В то время как эти несколько сцен репрезентировали моральные вопросы, касающиеся равенства рас и людей[140], сцена, посвященная школе для девочек, была также и «протестом». Заключенная здесь проблема имела по существу моральный характер и была связана с равенством полов и правом женщин на получение высшего образования. Текст данного эпизода гласит:

«Гарвардский колледж, как мы помним, был основан спустя шесть лет после заселения Бостона, однако прошло еще двенадцать лет, прежде чем колония Бей приняла меры по обеспечению образованием детей младшего возраста. Но даже тогда, хотя и использовалось слово «дети», имелись в виду на самом деле мальчики.

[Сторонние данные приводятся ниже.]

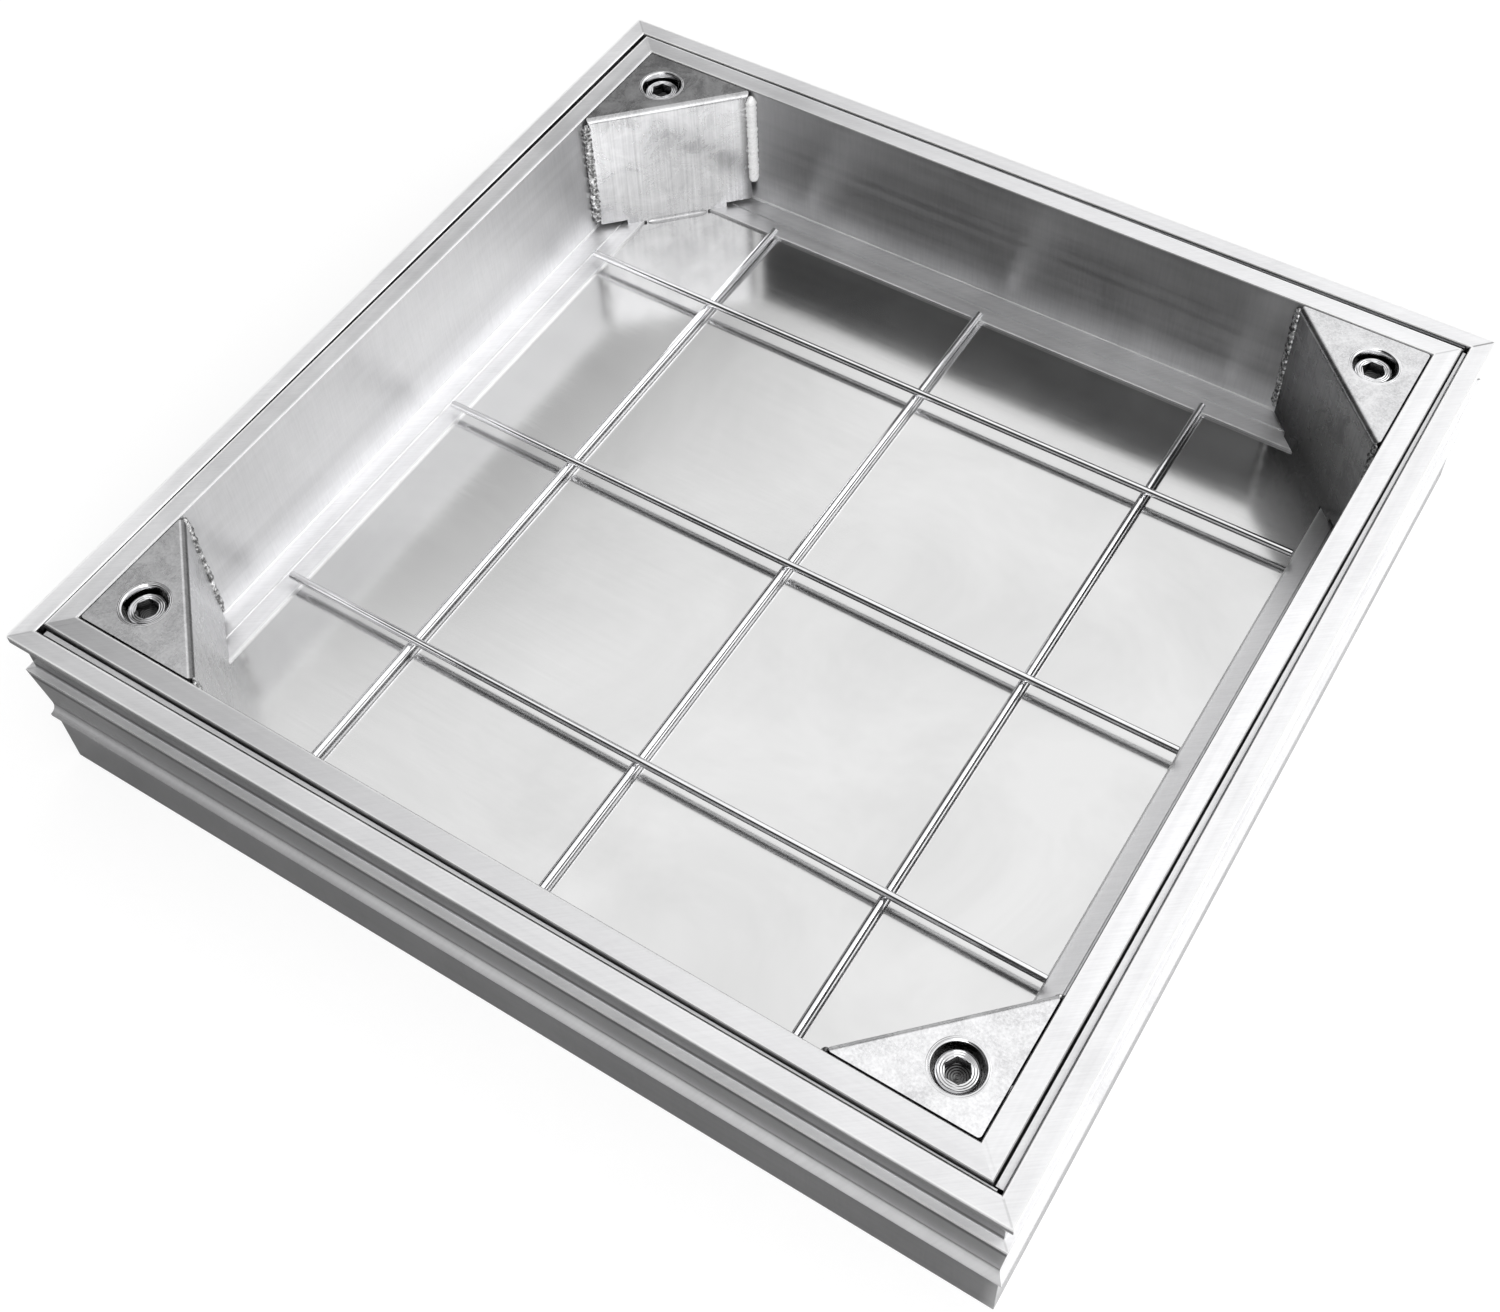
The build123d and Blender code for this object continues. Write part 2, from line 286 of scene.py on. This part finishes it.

Янки-Сити мало что делал для своих девочек.

Позднее Янки-Сити сделал большой и важный шаг вперед. Он основал «Школу для девочек», которая, как принято считать, была первой в Соединенных Штатах общеобразовательной школой для девочек.

Эта новая школа была открыта в 1843 г., и в то время в ней было 78 учениц...»

Другие сцены, в которых фигурируют герои, носяшие имена — сцены, показывающие маркиза де Лафайета, Калеба Кушинга и Адольфуса Грили, а также, быть может, четвертая, «Клипер», — совершенно отличны по замыслу и символической значимости. В известном смысле, это символические отголоски периода величия и эпохи героев. Реальный визит Лафайета в Янки-Сити был ритуальным актом признания исторической значимости города. Эпизод, изображающий Калеба Кушинга, великого сына родовитой и знатной старой семьи, заключающего первый договор с благородными семьями правящей китайской династии, несомненно, ближе по жанру к эпизодам раннего периода, в который он запросто мог бы вписаться. Генерал Адольфус Грили, руководитель арктической экспедиции и уроженец Янки-Сити, был военным героем, продолжающим подвиги путешественников и исследователей прежних времен.